> Work instructions
In the entries, find all lines that hold the word "hinge" and copy them.

> Dataset
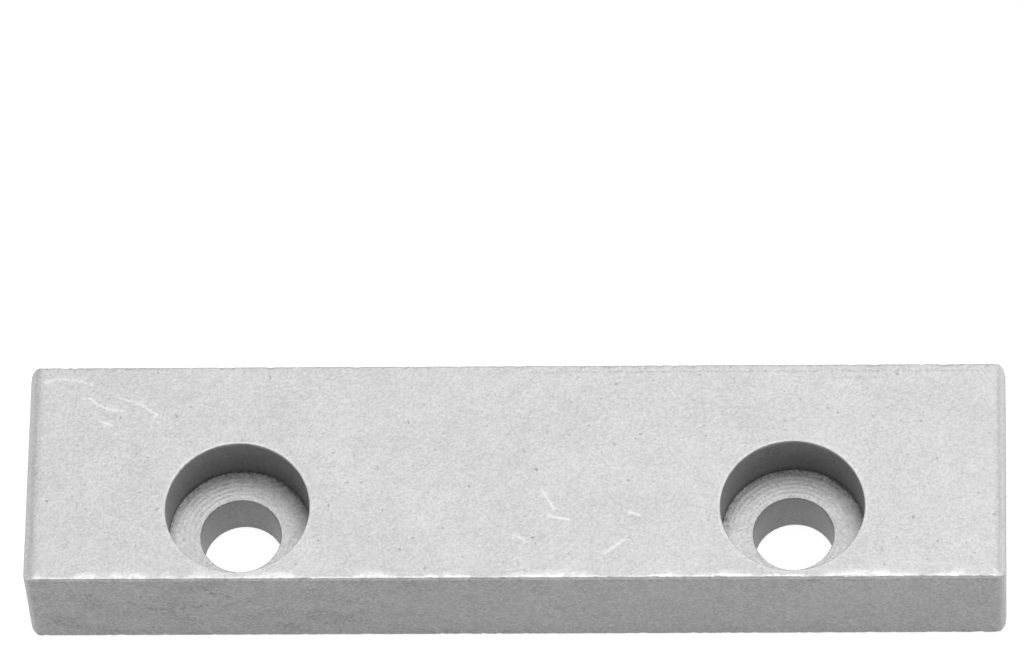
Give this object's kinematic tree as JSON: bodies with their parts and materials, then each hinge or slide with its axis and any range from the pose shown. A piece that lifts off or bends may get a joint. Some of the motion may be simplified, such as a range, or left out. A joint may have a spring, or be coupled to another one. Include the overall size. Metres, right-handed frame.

---

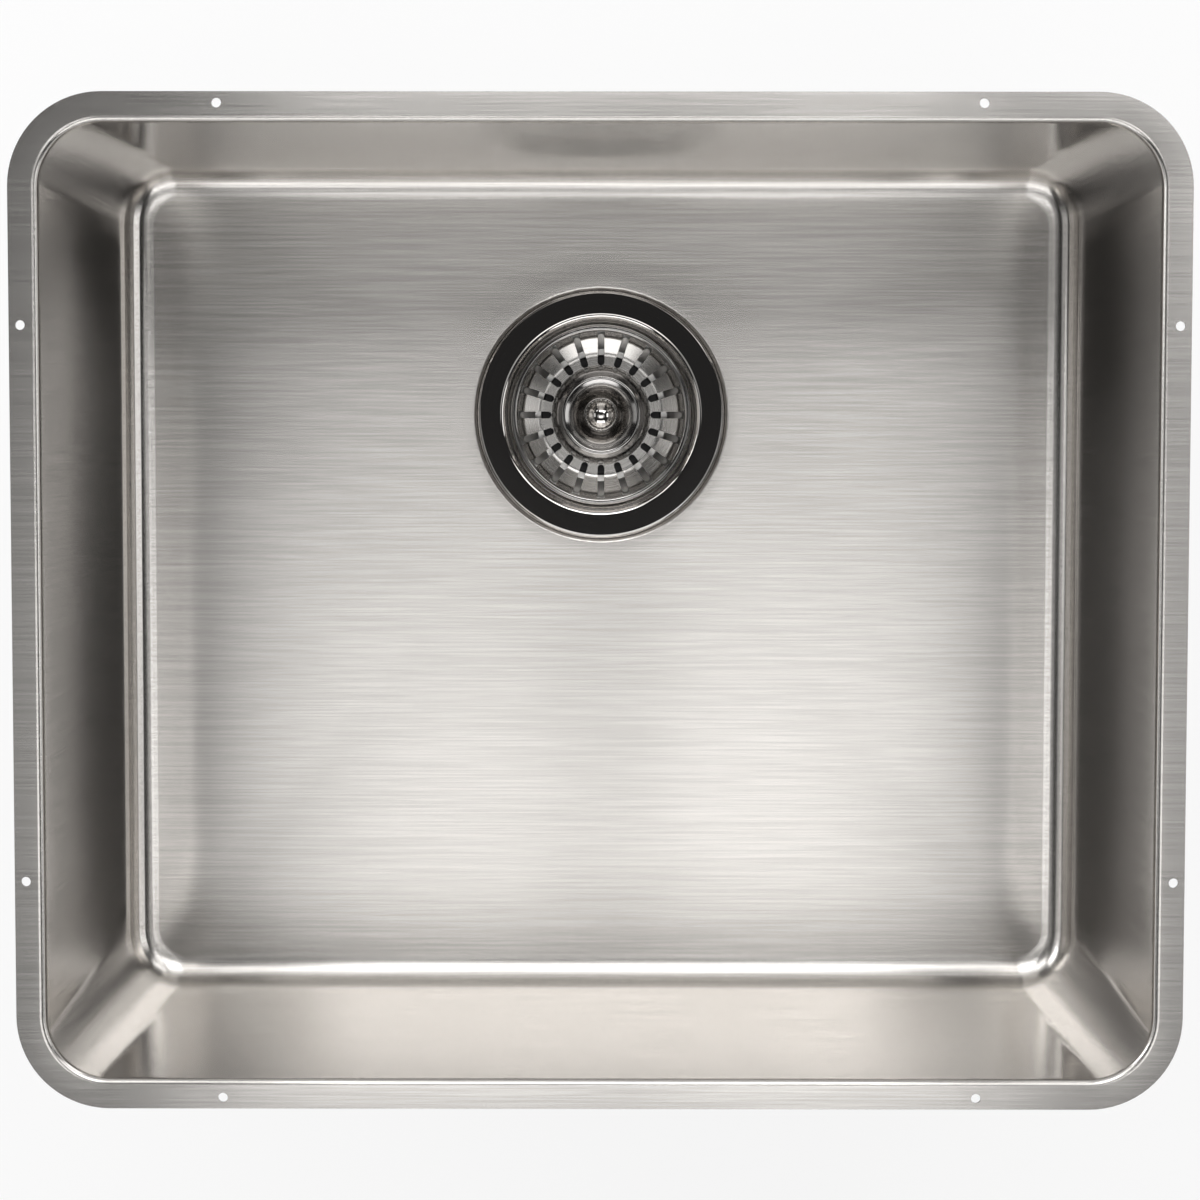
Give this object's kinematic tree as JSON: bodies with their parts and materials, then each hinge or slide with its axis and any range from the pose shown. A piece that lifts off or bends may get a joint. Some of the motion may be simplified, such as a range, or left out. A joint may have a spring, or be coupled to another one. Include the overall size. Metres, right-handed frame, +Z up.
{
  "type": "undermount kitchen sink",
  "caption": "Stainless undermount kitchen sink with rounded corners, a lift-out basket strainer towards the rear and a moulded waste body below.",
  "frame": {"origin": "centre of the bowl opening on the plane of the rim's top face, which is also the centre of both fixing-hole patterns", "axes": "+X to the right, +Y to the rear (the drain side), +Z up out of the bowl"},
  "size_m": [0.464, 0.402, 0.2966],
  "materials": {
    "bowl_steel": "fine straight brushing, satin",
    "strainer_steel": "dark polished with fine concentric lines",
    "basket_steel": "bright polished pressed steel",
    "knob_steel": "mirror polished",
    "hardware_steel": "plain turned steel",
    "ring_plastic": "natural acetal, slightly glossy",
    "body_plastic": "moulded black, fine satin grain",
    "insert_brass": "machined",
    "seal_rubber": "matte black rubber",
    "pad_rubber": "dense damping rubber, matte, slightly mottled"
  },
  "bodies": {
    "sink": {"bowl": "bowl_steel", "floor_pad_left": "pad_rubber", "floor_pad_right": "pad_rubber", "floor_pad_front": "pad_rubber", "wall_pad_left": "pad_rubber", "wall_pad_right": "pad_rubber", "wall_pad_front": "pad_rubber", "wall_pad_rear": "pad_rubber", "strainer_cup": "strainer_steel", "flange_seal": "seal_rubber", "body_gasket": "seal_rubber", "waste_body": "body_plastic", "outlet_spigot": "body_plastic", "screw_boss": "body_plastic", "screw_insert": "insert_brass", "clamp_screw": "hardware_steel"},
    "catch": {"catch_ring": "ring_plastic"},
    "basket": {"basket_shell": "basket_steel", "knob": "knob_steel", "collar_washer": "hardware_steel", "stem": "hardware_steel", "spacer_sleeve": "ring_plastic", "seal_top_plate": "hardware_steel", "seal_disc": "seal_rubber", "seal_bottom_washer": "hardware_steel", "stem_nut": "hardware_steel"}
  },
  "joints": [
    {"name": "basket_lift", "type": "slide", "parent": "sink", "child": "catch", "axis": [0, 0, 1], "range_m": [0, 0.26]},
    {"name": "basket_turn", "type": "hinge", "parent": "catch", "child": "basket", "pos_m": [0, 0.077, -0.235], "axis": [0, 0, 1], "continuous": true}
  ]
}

> Response
Give this object's kinematic tree as JSON: bodies with their parts and materials, then each hinge or slide with its axis and any range from the pose shown. A piece that lifts off or bends may get a joint. Some of the motion may be simplified, such as a range, or left out. A joint may have a spring, or be coupled to another one. Include the overall size. Metres, right-handed frame.
Give this object's kinematic tree as JSON: bodies with their parts and materials, then each hinge or slide with its axis and any range from the pose shown. A piece that lifts off or bends may get a joint. Some of the motion may be simplified, such as a range, or left out. A joint may have a spring, or be coupled to another one. Include the overall size. Metres, right-handed frame, +Z up.
    {"name": "basket_turn", "type": "hinge", "parent": "catch", "child": "basket", "pos_m": [0, 0.077, -0.235], "axis": [0, 0, 1], "continuous": true}